Acompanhando a reação dos leitores, seria possível dividi-los em dois grupos: os que não enxergaram problemas na proximidade entre o juiz e o procurador e os que viram confirmadas as suspeitas de parcialidade da dupla que atuou em acontecimentos decisivos nos últimos anos.

Ao embate que se estabeleceu se misturam dúvidas quanto à prática jornalística. A Folha deveria publicar material que não recebeu diretamente e sobre o qual não tem dados de como foi obtido?

O próprio Moro questionou a atuação da imprensa em entrevista dada ao Estado de S. Paulo: “Então quer dizer se amanhã invadirem os telefones de jornais, de empresas, dos ministros do Supremo, de presidente do Senado, de presidente da Câmara, vão aceitar que isso seja divulgado por esse mesmo veículo?”.

Sabe-se que é a fonte responsável pelos dados é anônima e pediu sigilo.

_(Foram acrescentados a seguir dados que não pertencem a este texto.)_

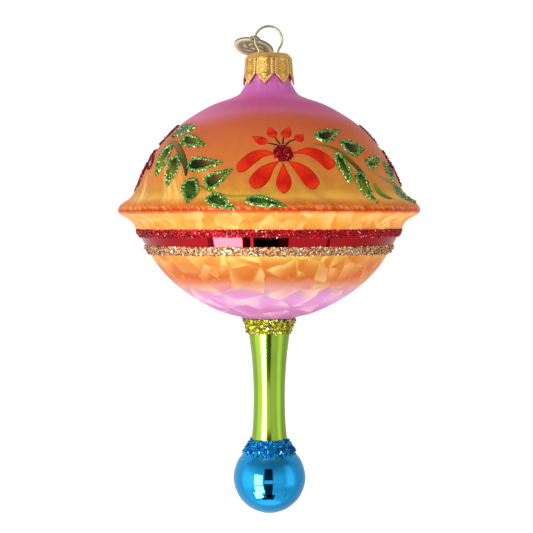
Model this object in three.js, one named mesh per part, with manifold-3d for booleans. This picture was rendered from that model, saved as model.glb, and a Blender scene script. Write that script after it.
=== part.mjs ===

Quanto aos cuidados tomados para se certificar de que não se trata de uma fraude, Glenn Greenwald, fundador do site, disse à coluna que os métodos usados para autenticar o material foram os mesmos empregados no “enorme arquivo fornecido a mim por Edward Snowden”.

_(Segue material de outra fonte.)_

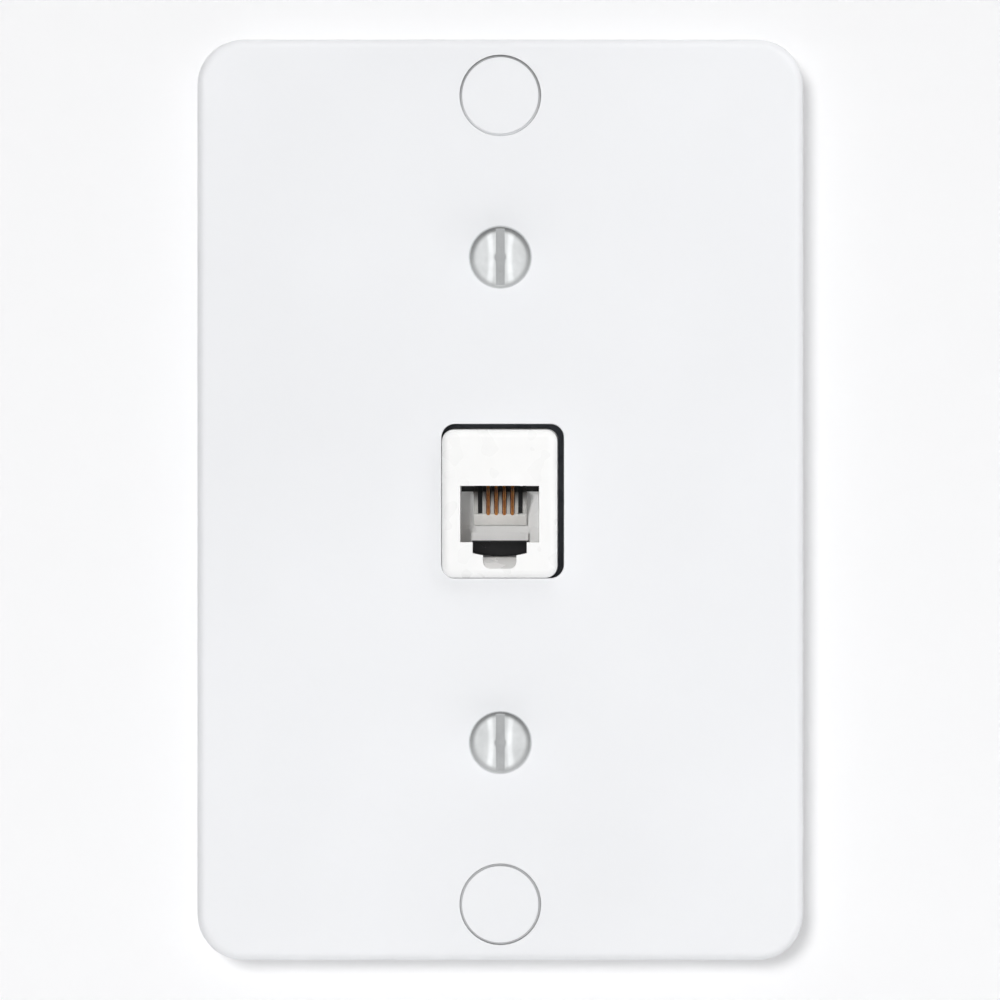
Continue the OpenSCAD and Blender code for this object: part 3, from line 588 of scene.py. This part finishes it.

Greenwald se refere às matérias publicadas no britânico The Guardian sobre o programa de espionagem da agência de segurança nacional dos EUA. Snowden é o agente que tornou públicos esses dados.

A rigor, também não é possível estabelecer se o material foi ou não obtido de forma ilegal. Se isso ocorreu, quem cometeu o ato deve ser responsabilizado.

De qualquer forma, o interesse público em relação ao seu conteúdo é evidente.

Segundo advogados, se a pessoa é pública e a revelação feita tem conexão com a função exercida por ela, os jornais devem publicar, sendo a prova ilegal ou não. A divulgação falaria mais alto, pois essa é a função do jornal: expor o que de outra forma não seria conhecido.

Claro que é preciso cuidado. O Manual da Redação da Folha recomenda cautela na utilização jornalística de vazamentos, que frequentemente servem a interesses específicos e revelam apenas parte de um contexto.

Mas isso vale para os vazamentos do The Intercept assim como para aqueles obtidos confortavelmente pela imprensa ao longo dos últimos anos no âmbito da própria Lava Jato. Ou mesmo para a divulgação do conteúdo da conversa entre Dilma e Lula em 2016, gravada após o prazo legal e cujo teor foi amplamente reproduzido pelos jornais.

Abusos cometidos pela imprensa são passíveis de punição. O caso clássico é o da Escola Base, no qual informações inverídicas da polícia foram amplamente divulgadas pela imprensa. Alguns jornais foram processados.

Um outro ponto é que o The Intercept está divulgando a conta-gotas as informações que conseguiu, e a imprensa fica a reboque disso.

Ao contrário de outras coberturas, em que após o furo todo o mundo corre atrás de informações adicionais, nesse caso há um monopólio de dados pelo site. O que a Folha pode fazer em relação a isso é uma boa questão.

Produzir um material equilibrado como foi feito ao longo da semana é uma boa saída, mas não deveria ser a única. O jornal pode voltar aos processos e testemunhas à luz das novas revelações.

No mais, a polêmica que envolve o assunto é compreensível. A Lava Jato criou reputação própria. Iniciada a operação, ganhou força a percepção de que o combate à corrupção estaria acima de qualquer paixão e que a sociedade, imprensa incluída, deveria se alinhar automaticamente à pauta. Jornalismo e alinhamento não combinam.

Nesta semana, a imprensa brasileira perdeu Clóvis Rossi, uma das grandes referências do jornalismo profissional no país.